1.2.3 Selecting learning rates

In [10]:
num_iters = 50

x = T.matrix('x')
y = T.vector('y')

alphas = [0.01, 0.03, 0.10, 0.30]
colors = ['k', 'r', 'g', 'b']
l = len(alphas)
costM = np.zeros((l, 50))
for j, alpha in enumerate(alphas):
    # Init Theta and Run Gradient Descent 
    t = np.zeros(3)
    theta = theano.shared(t,name='theta')
    prediction = T.dot(theta,x)
    cost = T.sum(T.pow(prediction-y,2))/(2*m)
    grad = T.grad(cost,theta)
    train = theano.function([x,y],cost,updates = [(theta,theta-alpha*grad)])
    for i in range(num_iters):
        costM[j, i] = train(Xnorm,Y)

plt.figure(figsize=(8,6))

for j, alpha in enumerate(alphas):
    plt.plot(costM[j], color=colors[j], label = r'$\alpha = %.2f$' % alpha)
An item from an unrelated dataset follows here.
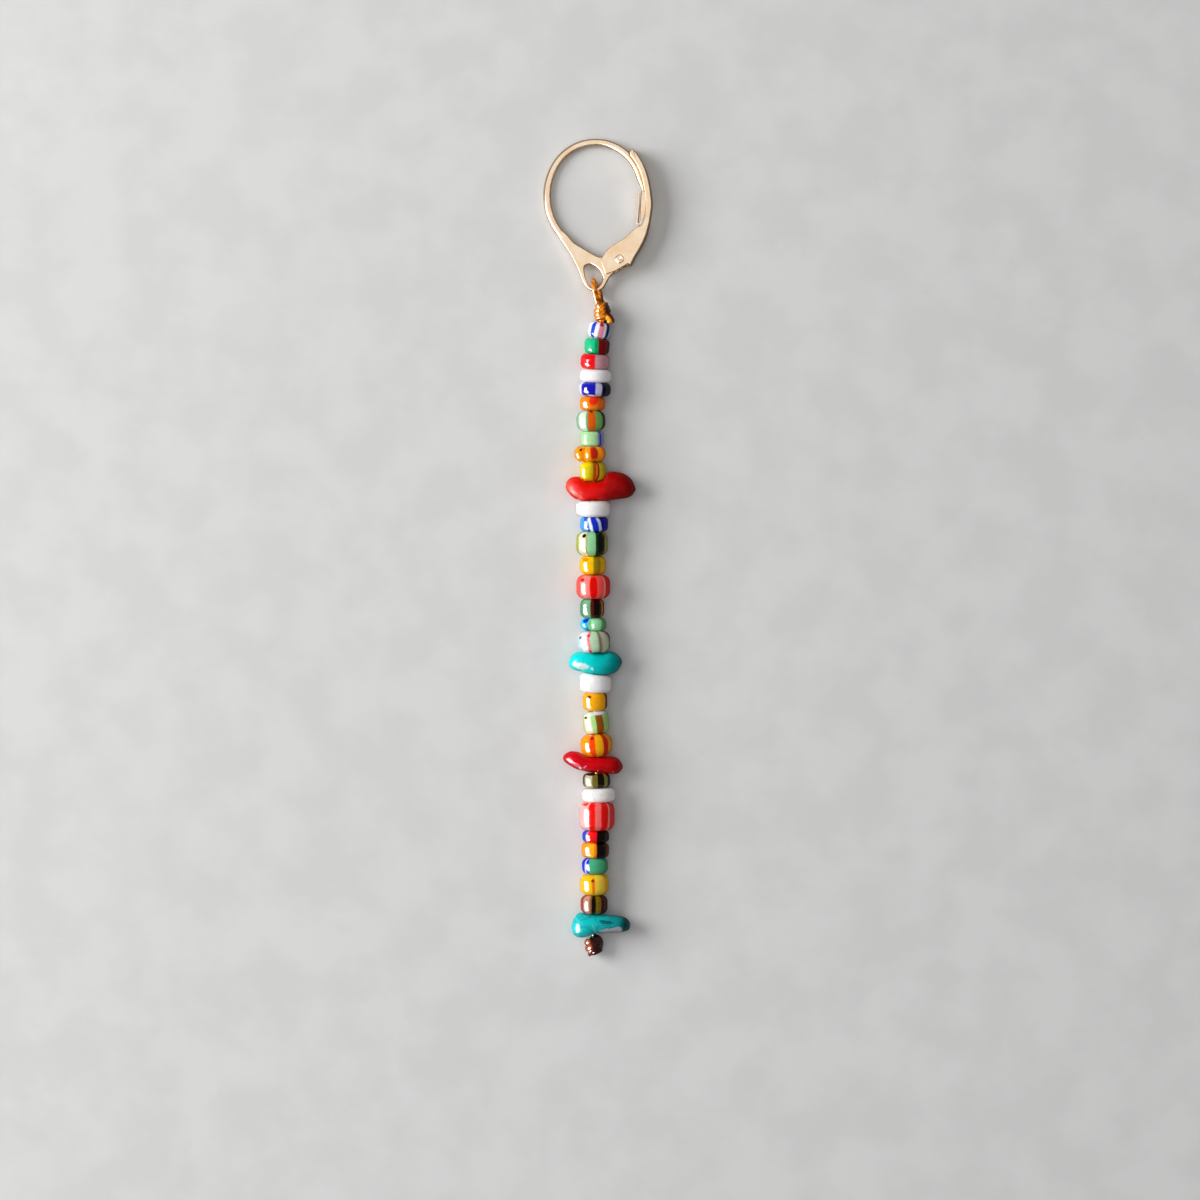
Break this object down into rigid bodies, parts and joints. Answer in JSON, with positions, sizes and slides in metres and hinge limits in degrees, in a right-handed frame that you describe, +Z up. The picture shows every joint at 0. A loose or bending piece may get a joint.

plt.xlabel('Number of iterations', fontsize=9)
plt.ylabel('Cost J', fontsize=9)
plt.legend(fontsize=10)
plt.xticks(range(0,51,5));

1.2.4 Normal Equations

In [11]:
from numpy.linalg import pinv
# Add intercept term to X
X = np.matrix([np.ones(m), df2["X1"].values, df2["X2"].values])
# Calculate the parameters from the normal equation
theta = np.dot(np.dot(pinv(np.dot(X.T, X)),X.T).T, Y)
print('Theta computed from the normal equations:')
print(theta)
X0 = np.array([1, 1650, 3])
price = np.dot(theta, X0)
print('\nPredicted price of a 1650 sq-ft, 3 br house (using normal equations):\n$%f' % price)
Theta computed from the normal equations:
[[ 89597.90963335    139.21067408  -8738.01914598]]

Predicted price of a 1650 sq-ft, 3 br house (using normal equations):
$293081.464430